In the late '70s, Eno had been devising systems to break up the monotony of recording, the most famous of which being the "Oblique Strategies" card set he designed with artist, Peter Schmidt. The cards, loosely based on the I Ching, had cryptic messages like "Honor thy mistake as a hidden intention," that were supposed to be drawn from the deck when the creative process had ground to a halt. "Oblique Strategies" became emblematic of Eno's working method: meticulous, eggheadedly intellectual and relentlessly creative, though they were dismissed as pompous by some. And with classic results like Bowie's "Heroes", Talking Heads' Fear Of Music and his own, Before And After Science, I'm not inclined to argue.

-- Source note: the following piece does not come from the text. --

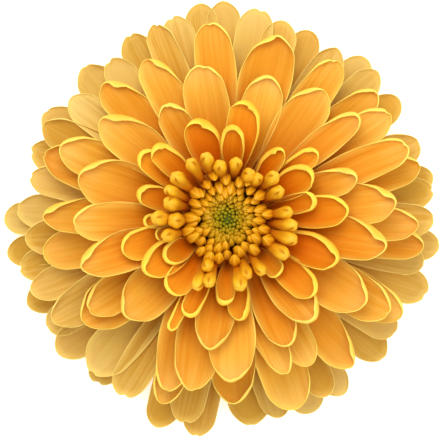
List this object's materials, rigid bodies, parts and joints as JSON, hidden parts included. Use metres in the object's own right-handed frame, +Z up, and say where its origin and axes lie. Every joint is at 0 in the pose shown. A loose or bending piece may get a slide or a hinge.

Ultimately, Before And After Science is extraordinary for a million and one reasons, some expected and traditional (sharp melodies and production), with others less so (the alluring, obtuse lyrics). But perhaps most importantly, there's a sense that you're staring at a canvas that isn't finished, that the listener completes differently with each listen. Knowing its author, that's surely no accident, and neither is the fact that Before And After Science stands as Eno's subtle treatise on how one maximizes possibilities with a minimum of materials.
If you're stuck on a rock, you could listen to worse.